I understand the intent is simply to solve the immediate problem of compiling the codes that are needed for pre/post in G-W. I think there are better ways of solving this, but those would take time to sort out.

My concern is that it will persist (as things in WW3 have a tendency to do). That leads to all sorts of messy problems, eg broken use-cases, like trying to set init-from-binary true and not have either restartnc or PIO set. There's basically no utility to having any code inside a use_restartnc or use_historync flag if you're not using PIO.

The PIO feature in the develop branch will require creating new nml namelists so that PIO can be configured that way (CICE has this implemented). I don't suspect that is happening any time soon.

JessicaMeixner-NOAA commented 18 hours ago

Only having this based on a compile time flag means that even if you are not using PIO you have to have the library built correctly, yes? My concern with this is that requires the many users around the world outside of NOAA to at minimum build PIO, which is possibly non-trivial and not possible for them. WW3 is used by many small meteorology organizations where even building netcdf in the past was difficult and we need to discuss adding PIO with the llarger WW3 community which has not been done. I will happily bring this to that larger community and see if this is okay, but generally this is the way WW3 handles adding libraries that are not required for all use-cases. No it's not perfect, and I understand how you see this as a major step backwards. I just don't know another solution at the moment.

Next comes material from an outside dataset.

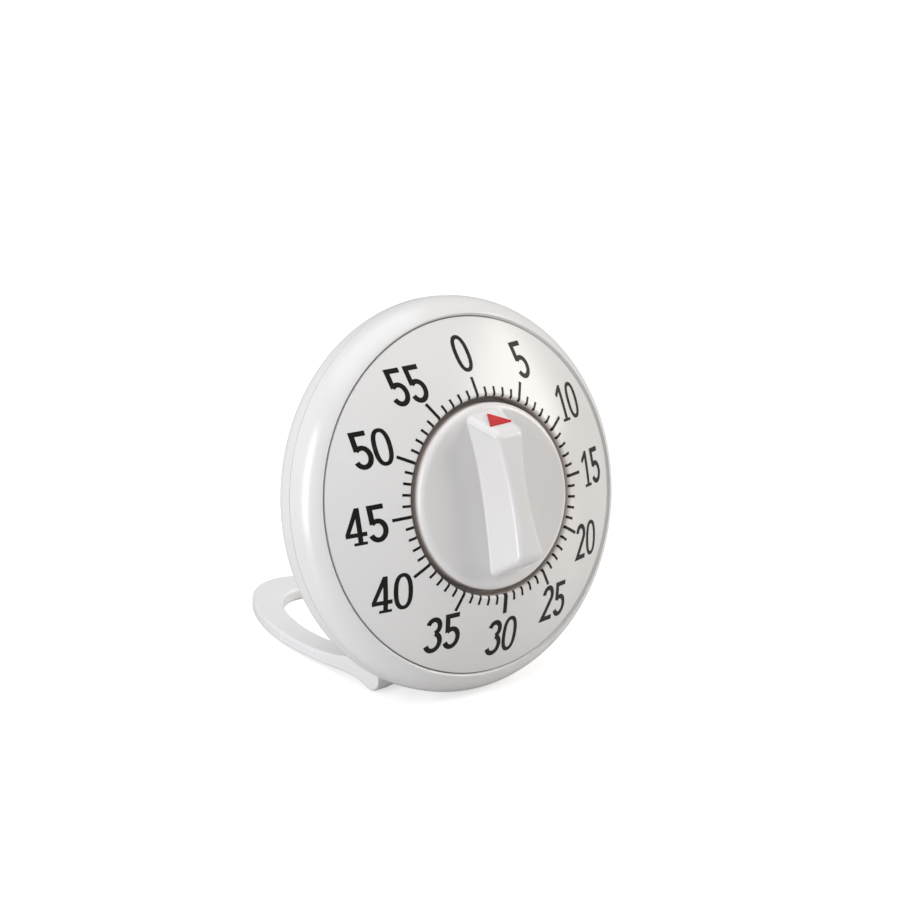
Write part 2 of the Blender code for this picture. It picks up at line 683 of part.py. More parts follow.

I agree it might be a while until a feature is ready to be used from PIO in the develop branch, but my hope is this is a small step towards enabling dev/ufs-weather-model to get merged into the develop branch without this feature fully ready. And solving the immediate issue of being able to run this in the end-to-end system.

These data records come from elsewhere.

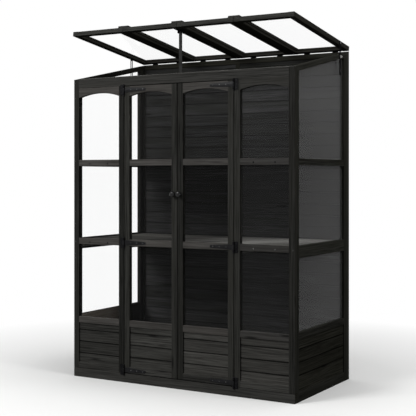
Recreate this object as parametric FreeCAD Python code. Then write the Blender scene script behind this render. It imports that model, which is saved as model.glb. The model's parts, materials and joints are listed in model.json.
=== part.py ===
import FreeCAD, Part
import math
import os

# Wooden mini greenhouse: a glazed cabinet on a boarded base, with two doors and a lifting lid.
# Millimetres. X runs along the front, +Y goes to the back, +Z is up.
# The front plane is Y = 0 while it is built; the whole is centred on its footprint at the end.
# The lid is modelled in its stored position, propped part open, and the doors closed.

# Overall sizes
width = 1450.0
depth = 740.0
front_height = 1763.0
back_height = 1921.0

# Timber sections
member = 36.0             # visible width of posts, stiles and rails
front_thick = 28.0        # front wall, from outside to inside
beam_depth = 36.0
beam_height = 52.0
sill_height = 53.0        # the board along the foot of the front
side_thick = 24.0         # end walls
back_post = 36.0          # back posts are square
rail_inset = 0.6          # rails lie this much inside the faces of the stiles
bay_bottom_rail = 35.0
door_bottom_rail = 36.0
side_bottom_rail = 52.0
back_bottom_rail = 60.0
side_front_stile = 21.0   # end wall stile beside the front corner post
side_back_stile = 41.0    # end wall stile beside the back post
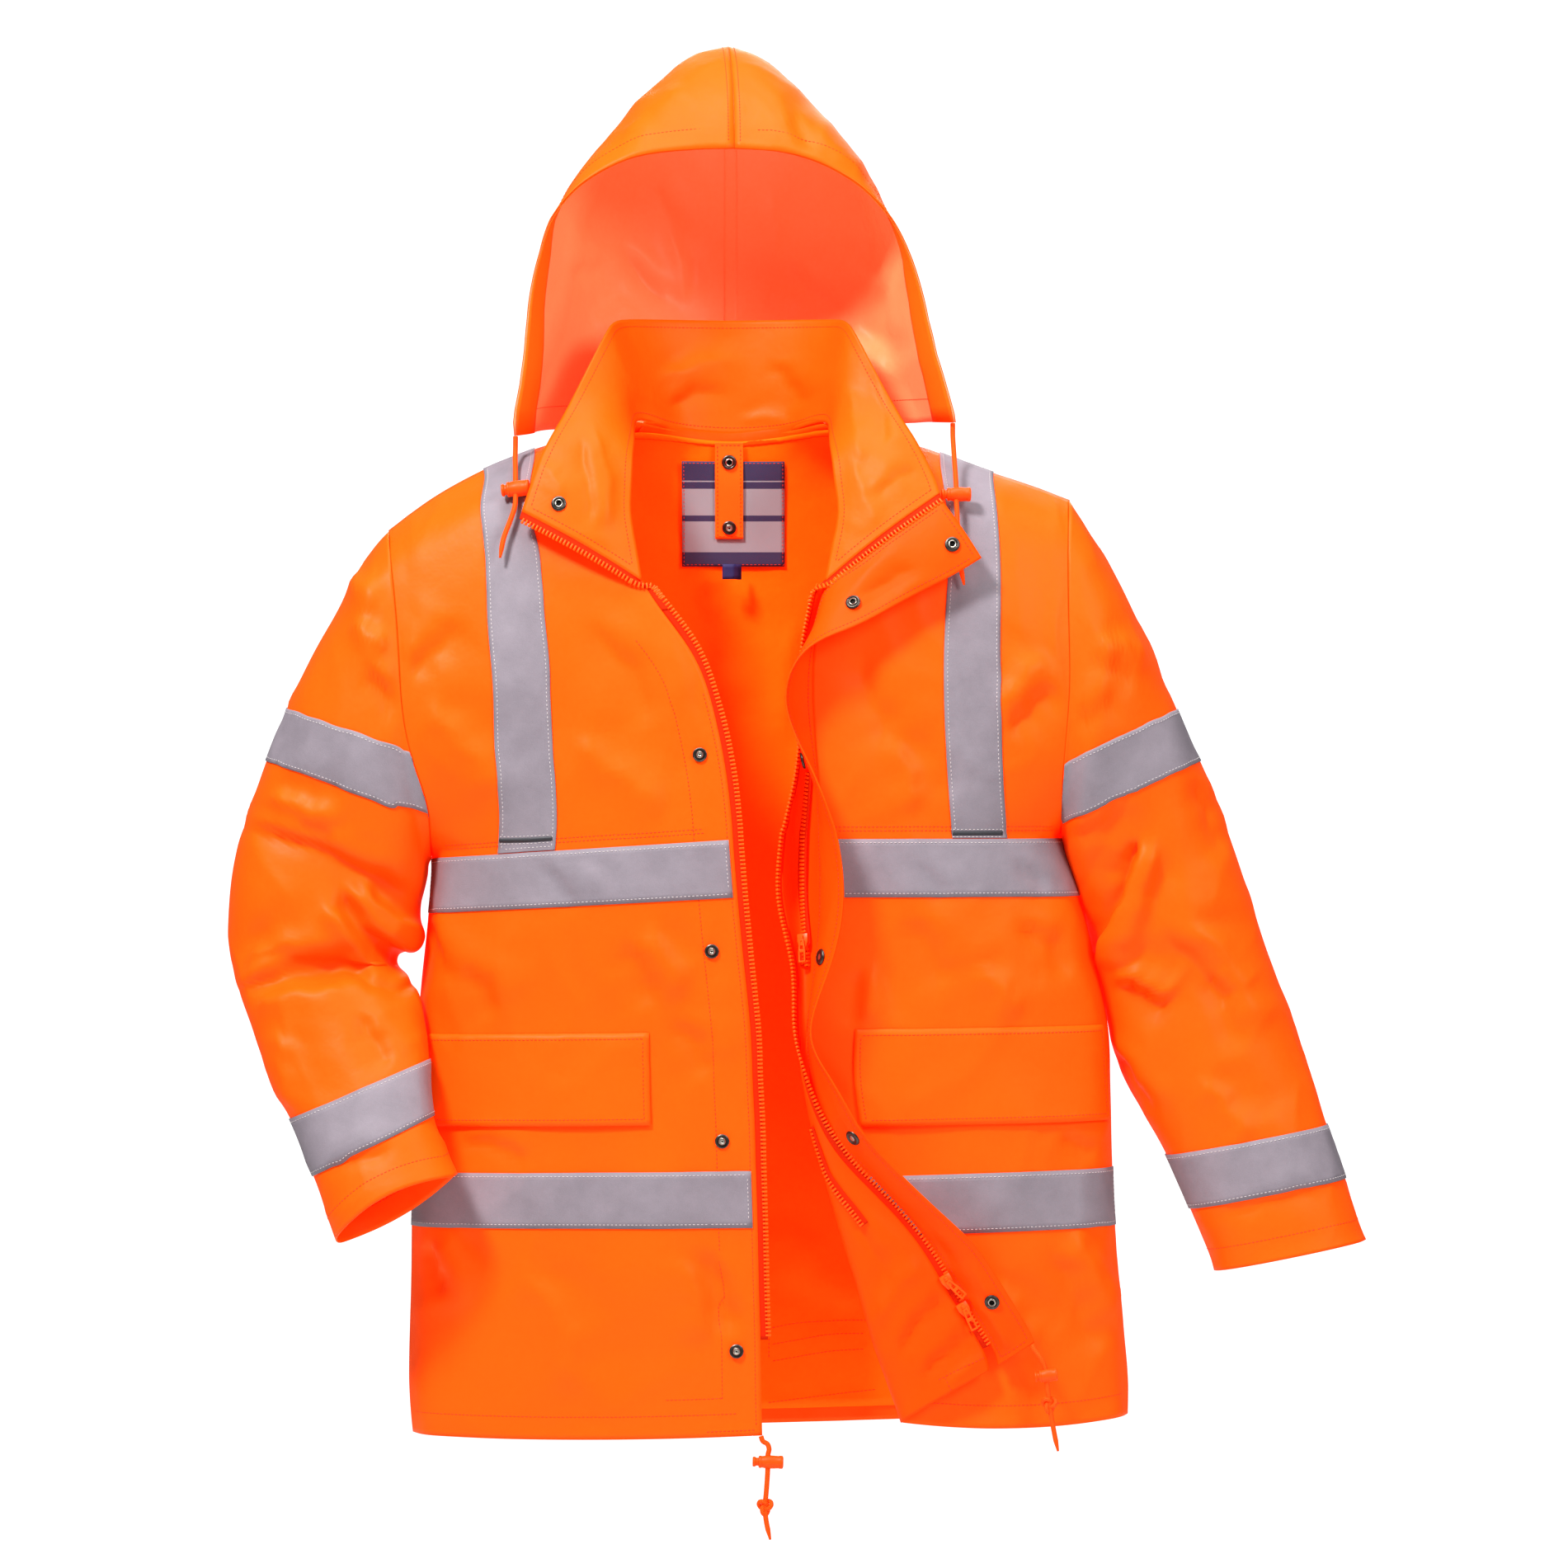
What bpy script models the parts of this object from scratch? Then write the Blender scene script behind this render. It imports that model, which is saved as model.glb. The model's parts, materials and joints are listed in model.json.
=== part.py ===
"""Hi-vis work jacket with a hood, filled out as if worn and open down the front.

Every cut-and-sewn piece is its own object: a thin wall of cloth built on a grid of points.
The tables are in millimetres, and objects are made in metres. +Z is up, the front faces -Y, and
the origin is the middle of the neck base, where the wearer holds the jacket up.
"Right" and "left" are the wearer's, so the right side is at -X.
"""

import math

import bmesh
import bpy
import numpy as np
from mathutils import Matrix

MM = 0.001

# Cloth and seams, in millimetres
SHELL = 1.8  # coated shell with its lining
HOOD_CLOTH = 1.2  # unlined shell cloth
TRIM = 1.0  # reflective tape, labels, facings
SEAM = 0.3  # gap between two pieces sewn edge to edge
LAID = 0.5  # gap under a piece that lies on a panel
CHEST_POWER = 2.4  # squareness of the torso in plan
SHOULDER_POWER = 2.6  # how suddenly the chest rolls in to the shoulder seam
SEAM_BACK = 8.0  # how far behind the middle the shoulder seam meets the neck

# Hardware, in millimetres
SNAP_RADIUS = 6.2
SNAP_HEIGHT = 2.2
SNAP_SIDES = 12
CORD_RADIUS = 2.2

COLOURS = {
    "shell": ((0.95, 0.16, 0.01), 0.55, 0.0),
    "tape": ((0.38, 0.34, 0.37), 0.35, 0.0),
    "zip": ((0.95, 0.20, 0.02), 0.40, 0.0),
    "snap": ((0.10, 0.09, 0.09), 0.35, 0.9),
    "cord": ((0.95, 0.13, 0.01), 0.60, 0.0),
    "label": ((0.03, 0.03, 0.16), 0.60, 0.0),
}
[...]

We do need to get some sort of solution in sooner than later, I've mostly stopped all of my other work to address this, and will continue to so if you have a better solution - please let me know and I'll start implementing that immediately. At this point I am going to start testing this to make sure this is truly a viable solution.

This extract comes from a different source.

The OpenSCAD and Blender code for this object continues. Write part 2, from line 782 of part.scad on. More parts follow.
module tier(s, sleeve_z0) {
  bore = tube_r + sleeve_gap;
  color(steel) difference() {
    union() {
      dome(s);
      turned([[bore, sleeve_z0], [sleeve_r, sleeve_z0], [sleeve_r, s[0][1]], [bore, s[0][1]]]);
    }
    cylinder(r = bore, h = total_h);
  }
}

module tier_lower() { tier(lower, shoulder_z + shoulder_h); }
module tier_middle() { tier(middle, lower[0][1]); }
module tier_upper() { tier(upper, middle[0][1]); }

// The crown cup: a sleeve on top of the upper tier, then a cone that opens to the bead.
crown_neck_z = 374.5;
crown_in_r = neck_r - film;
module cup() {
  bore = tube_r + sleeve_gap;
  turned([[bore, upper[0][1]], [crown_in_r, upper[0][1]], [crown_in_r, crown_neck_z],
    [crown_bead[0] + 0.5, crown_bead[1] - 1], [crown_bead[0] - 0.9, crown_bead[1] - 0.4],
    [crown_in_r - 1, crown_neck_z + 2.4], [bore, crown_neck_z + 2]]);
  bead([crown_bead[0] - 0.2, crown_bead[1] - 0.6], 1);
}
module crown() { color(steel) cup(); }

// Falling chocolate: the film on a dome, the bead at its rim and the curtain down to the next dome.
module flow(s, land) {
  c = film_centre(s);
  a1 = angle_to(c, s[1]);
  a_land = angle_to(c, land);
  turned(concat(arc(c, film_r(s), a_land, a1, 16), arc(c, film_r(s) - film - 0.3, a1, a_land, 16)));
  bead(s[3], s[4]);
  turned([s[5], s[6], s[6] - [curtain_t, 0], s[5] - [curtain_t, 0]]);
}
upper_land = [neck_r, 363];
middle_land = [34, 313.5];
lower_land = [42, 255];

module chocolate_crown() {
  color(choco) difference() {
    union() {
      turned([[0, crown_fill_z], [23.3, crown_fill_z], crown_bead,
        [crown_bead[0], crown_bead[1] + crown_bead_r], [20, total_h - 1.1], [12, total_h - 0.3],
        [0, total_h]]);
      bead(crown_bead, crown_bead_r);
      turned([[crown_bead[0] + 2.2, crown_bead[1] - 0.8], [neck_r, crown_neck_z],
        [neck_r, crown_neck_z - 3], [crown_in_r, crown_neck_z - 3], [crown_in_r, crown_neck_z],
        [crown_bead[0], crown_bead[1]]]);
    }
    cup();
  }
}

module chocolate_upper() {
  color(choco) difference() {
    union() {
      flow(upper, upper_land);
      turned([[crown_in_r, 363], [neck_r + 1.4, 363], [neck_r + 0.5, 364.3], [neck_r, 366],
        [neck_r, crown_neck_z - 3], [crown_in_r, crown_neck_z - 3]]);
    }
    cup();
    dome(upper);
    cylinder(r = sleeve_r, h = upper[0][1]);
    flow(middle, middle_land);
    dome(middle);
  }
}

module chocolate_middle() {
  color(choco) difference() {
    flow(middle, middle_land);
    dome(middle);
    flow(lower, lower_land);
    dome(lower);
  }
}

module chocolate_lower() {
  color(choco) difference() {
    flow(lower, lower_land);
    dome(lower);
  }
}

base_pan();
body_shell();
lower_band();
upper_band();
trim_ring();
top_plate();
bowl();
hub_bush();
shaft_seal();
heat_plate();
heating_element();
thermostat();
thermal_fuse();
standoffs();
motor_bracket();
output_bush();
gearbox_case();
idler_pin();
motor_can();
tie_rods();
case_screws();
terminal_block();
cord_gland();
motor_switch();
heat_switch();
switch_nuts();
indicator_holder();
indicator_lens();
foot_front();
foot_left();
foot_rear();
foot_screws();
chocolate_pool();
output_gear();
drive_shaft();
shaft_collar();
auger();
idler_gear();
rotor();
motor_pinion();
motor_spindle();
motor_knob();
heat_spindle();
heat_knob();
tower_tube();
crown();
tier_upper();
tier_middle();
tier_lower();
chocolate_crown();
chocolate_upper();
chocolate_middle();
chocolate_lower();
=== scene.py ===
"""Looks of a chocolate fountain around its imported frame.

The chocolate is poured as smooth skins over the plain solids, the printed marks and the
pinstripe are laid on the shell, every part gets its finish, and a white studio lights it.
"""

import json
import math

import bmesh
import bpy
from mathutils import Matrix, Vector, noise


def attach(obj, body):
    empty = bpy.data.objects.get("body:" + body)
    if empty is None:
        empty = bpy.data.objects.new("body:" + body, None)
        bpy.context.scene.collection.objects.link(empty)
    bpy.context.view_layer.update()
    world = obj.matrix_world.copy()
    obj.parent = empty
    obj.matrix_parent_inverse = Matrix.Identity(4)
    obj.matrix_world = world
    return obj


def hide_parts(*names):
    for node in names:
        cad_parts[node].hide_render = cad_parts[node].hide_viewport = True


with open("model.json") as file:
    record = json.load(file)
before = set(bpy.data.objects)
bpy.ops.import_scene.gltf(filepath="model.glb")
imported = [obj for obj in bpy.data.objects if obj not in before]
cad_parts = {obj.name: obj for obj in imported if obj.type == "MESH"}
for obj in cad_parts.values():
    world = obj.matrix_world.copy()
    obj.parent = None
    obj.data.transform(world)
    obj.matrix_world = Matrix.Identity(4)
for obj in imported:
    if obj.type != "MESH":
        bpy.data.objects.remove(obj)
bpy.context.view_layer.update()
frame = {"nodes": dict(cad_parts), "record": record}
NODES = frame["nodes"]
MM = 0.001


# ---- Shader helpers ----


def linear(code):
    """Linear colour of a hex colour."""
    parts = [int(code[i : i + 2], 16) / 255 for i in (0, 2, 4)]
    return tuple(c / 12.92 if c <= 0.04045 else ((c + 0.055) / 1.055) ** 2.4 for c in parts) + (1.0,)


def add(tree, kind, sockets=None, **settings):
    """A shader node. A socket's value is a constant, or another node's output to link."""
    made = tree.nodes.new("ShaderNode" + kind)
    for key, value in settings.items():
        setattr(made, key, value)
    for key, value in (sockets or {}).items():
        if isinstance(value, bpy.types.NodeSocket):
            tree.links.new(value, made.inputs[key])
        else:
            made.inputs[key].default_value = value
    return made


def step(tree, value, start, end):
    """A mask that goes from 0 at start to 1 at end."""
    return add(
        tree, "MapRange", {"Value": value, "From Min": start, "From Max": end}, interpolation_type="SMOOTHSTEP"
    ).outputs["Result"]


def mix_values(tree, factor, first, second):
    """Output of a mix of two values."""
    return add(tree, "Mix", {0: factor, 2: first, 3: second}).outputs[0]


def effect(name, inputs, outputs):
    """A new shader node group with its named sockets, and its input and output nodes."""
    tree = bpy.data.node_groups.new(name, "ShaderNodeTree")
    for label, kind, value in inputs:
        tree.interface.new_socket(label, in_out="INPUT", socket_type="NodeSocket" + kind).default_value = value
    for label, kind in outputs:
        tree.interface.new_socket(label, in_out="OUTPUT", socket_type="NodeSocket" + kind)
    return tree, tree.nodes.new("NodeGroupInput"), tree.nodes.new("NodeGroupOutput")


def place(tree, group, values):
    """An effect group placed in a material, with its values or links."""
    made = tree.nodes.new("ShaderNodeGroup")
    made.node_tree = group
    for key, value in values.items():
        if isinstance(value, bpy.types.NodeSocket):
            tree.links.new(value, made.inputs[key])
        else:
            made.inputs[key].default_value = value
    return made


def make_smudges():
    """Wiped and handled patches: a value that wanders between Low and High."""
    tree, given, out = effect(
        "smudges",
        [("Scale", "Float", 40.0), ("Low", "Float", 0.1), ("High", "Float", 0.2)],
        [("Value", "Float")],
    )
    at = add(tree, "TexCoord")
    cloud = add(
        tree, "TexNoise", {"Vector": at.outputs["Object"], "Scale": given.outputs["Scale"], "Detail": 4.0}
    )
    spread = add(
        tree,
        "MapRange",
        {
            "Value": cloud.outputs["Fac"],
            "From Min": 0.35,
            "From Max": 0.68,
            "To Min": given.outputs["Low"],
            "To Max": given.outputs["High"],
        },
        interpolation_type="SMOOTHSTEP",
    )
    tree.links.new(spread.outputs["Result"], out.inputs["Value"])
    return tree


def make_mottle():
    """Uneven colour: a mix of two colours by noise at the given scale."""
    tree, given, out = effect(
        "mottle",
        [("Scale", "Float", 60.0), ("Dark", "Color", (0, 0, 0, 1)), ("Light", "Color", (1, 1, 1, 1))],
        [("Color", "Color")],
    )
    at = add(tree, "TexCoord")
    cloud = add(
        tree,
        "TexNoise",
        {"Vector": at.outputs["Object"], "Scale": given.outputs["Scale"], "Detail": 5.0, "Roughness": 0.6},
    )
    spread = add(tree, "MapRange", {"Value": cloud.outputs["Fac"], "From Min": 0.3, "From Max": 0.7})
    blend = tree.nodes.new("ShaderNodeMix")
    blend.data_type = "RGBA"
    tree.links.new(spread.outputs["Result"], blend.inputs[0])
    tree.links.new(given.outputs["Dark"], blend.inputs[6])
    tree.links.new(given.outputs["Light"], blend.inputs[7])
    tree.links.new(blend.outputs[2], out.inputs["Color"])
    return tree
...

DeniseWorthen commented 18 hours ago

In terms of dev/ufs-weather-model going into develop in the short term, I think that is putting the cart before the horse. Unless there is a way (ie, outside of ESMF config) to use the feature, then what is the point? Get that done, then I can see the utility. And of course dev/uwm is a year behind develop---so how is that going to work?

There is also utility in UWM pointing to it's own branch. If UWM uses develop, then the merging of PRs to WW3 develop means that users 'around the world' are stuck in the UWM commit Q. WW3 cannot merge PRs to develop unless UWM also points to develop. Given how slow the UWM Q works.....

In any case, my essential point still holds. Anything w/in logical flags use_restartnc and use_historync is broken if PIO is not available, so carving out just sections around the specific calls to write_history or write_restart isn't sufficient imho. And I think hiding PIO for non-users could be done in other ways, short just introducing another set if ifdefs into the main WW3. But that solution would take a little more time to implement.

JessicaMeixner-NOAA commented 17 hours ago

@DeniseWorthen if you can explain the other way to hide PIO please let me know and I'll start to implement it.

DeniseWorthen commented 17 hours ago

I don't have a solution at this instant. I'm saying I think it could be done.

I'm also getting confused because it seems you're doing some things in some branches by adding an MPI switch, and other things in other branches adding a PIO switch.

I guess I'm not doing a good job of explaining....you have inside of a use_restartnc logical flag, just a carve out under PIO ifdef for calling read_restart for example.

#ifdef W3_PIO
            call read_restart(trim(fname), va=va, mapsta=mapsta, mapst2=mapst2)
#endif

But that doesn't make sense---nothing inside of the use_restartnc is usable w/o PIO. So why not just

ifdef PIO

if (use_restartnc) then

.......

endif

JessicaMeixner-NOAA commented 17 hours ago

@DeniseWorthen Apologies for the confusion. My first effort was to see if just putting things behind W3_MPI siwtches in this branch: https://github.com/JessicaMeixner-NOAA/WW3/tree/bugfix/buildww3devufs however, I realized in the end it wasn't sufficient and I thought a cleaner way (and possibly more future proof), would be to add a new switch W3_MPI instead. So I abandoned that branch, and started a new approach here: https://github.com/JessicaMeixner-NOAA/WW3/tree/bug/addPIOswitch)

I was trying to put it in as small of place of possible while I was debugging an unrelated issue and forgot to circle back. I agree, it makes more sense to put it in the larger area - I'll make that change now.

If you think of a different solution - please let me know and I'm happy to dedicate time to implement it. I'll try to brainstorm other ways too.

JessicaMeixner-NOAA commented 17 hours ago

@DeniseWorthen change in the if-defs is committed here: https://github.com/JessicaMeixner-NOAA/WW3/commit/f5280035d1ece97b1a0318de15210f6d85e339e0

DeniseWorthen commented 16 hours ago

In terms of thinking about 'a better way', exactly which codes needed for pre/post in G-W are in conflict w/ how things are currently implemented?

JessicaMeixner-NOAA commented 15 hours ago

w3init and w3wave are the two codes that caused build errors.

DeniseWorthen commented 14 hours ago

Understood, but which pre/post programs? I've been assuming these are 'ww3_X.F90' standalone programs which are built on top of w3 modules that are causing the issues.

JessicaMeixner-NOAA commented 14 hours ago

https://github.com/NOAA-EMC/global-workflow/blob/develop/sorc/build_ww3prepost.sh#L61-L63

DeniseWorthen commented 14 hours ago

Ah, thanks. Looks very much like the createmoddefs script, which I have used before.